After you click the try on Google Colab link, a Colab notebook opens in your browser (an interactive page that contains ready-made instructions and buttons to run code step by step). If you are not already signed in, Google Colab will ask you to log in with your Google account.

Before running any code, click Runtime in the top menu and select Change runtime type.

Set the runtime to Python 3 and choose T4 GPU as the hardware accelerator, then click Save. This ensures the notebook runs efficiently and provides smooth audio output during speech generation.

3] Run the initial setup steps

Once the runtime is configured, start running the initial setup steps in the Google Colab notebook. Run the steps one by one, from top to bottom, by clicking the play button next to each step. Wait for each step to complete before moving to the next one. When a step finishes successfully, you will see a green checkmark, indicating that it has run without errors.

4] Generate and add a Hugging Face access token

After you run the initial setup and installation steps, the notebook will prompt you to log in to Hugging Face. This is required because VibeVoice downloads its model files from Hugging Face.

To continue, open your Hugging Face account in a new tab and go to Settings > Access Tokens. Click the Create new token button next to User Access Tokens.

Give the token a suitable name and enable the required permissions. Next, click the Create token button at the bottom.

Copy the generated token and paste it into the corresponding field in the Google Colab notebook.

Once added, authenticate and proceed to the next step.

5] Launch VibeVoice-Realtime Demo

After completing Step1, run Step 2. This step starts the VibeVoice service and prepares the web-based interface for speech generation.

The process may take a couple of minutes to execute. As you scroll down, you’ll find one or more links, including a public URL. Open this link in a new browser tab. If the page loads correctly, it confirms that the VibeVoice demo is running and ready to use.

Read: How to convert Text-to-Speech in Windows 11

6] Use the VibeVoice web interface to generate speech

After opening the public URL, you will see the official VibeVoice web interface. In the text box, paste or type the text you want to convert into speech. Next, select a speaker voice from the available options.

Once everything is set, click the Start button to begin speech generation. VibeVoice will read the text aloud and continue processing the content as you type more text.
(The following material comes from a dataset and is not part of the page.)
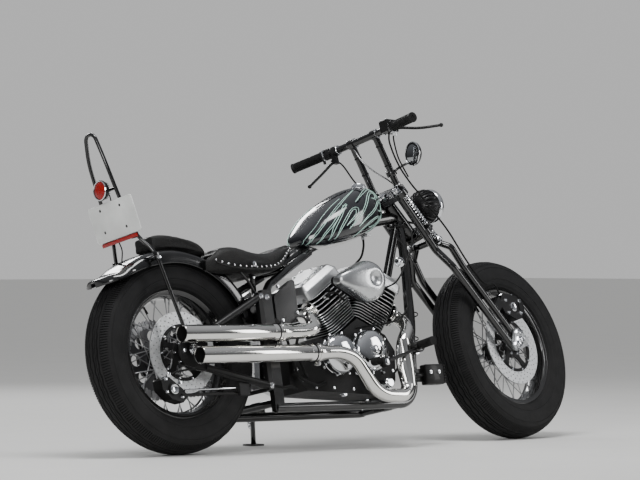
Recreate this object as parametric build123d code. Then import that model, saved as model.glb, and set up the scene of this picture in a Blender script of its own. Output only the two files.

At the bottom, you’ll see Runtime Logs. These are on-screen messages that show the progress, status, and any errors while the VibeVoice demo is running in Google Colab. You can stop the playback at any time or modify the text to test different outputs.

Key Features of VibeVoice Text to Speech AI

Here are some of the key features of VibeVoice that are worth knowing:

Free and open-source: VibeVoice is available as an open-source project under the MIT license.
Natural, human-like speech output: VibeVoice generates clear and expressive speech with better flow, pauses, tone, and even conversations between different voices.
Real-time and streaming speech generation: The Realtime (0.5B) variant supports low-latency speech output and can handle continuously updated text, making it suitable for interactive and dynamic audio scenarios.
Long-form speech handling: VibeVoice can handle longer passages of text while maintaining consistent voice quality and smooth narration.
Multiple speaker options: VibeVoice allows users to select different speaker voices.
Lightweight and deployment-friendly model: With a compact 0.5-billion-parameter size, the Realtime model is easy to run and does not require heavy infrastructure.

I hope you find this useful.

Read: New Google MusicLM AI tool turns Text into Music.

Is Microsoft text-to-speech free to use?

Microsoft offers open-source TTS models like VibeVoice, which are completely free to use, modify, and deploy on your own system. Additionally, Microsoft Azure Text to Speech provides a free tier with limited monthly usage for testing and development. However, if you exceed the free limits or use premium voices and features, paid plans apply.

What are the best AI text-to-speech tools?

There are several powerful AI text-to-speech tools available today. For example, Microsoft VibeVoice is a powerful, open-source text-to-speech tool built for real-time and long-form speech generation. Similarly, ElevenLabs AI Voice Generator
is widely praised for its realistic voices and multilingual support, while Murf.ai Text‑to‑Speech offers 200+ voices and customization options.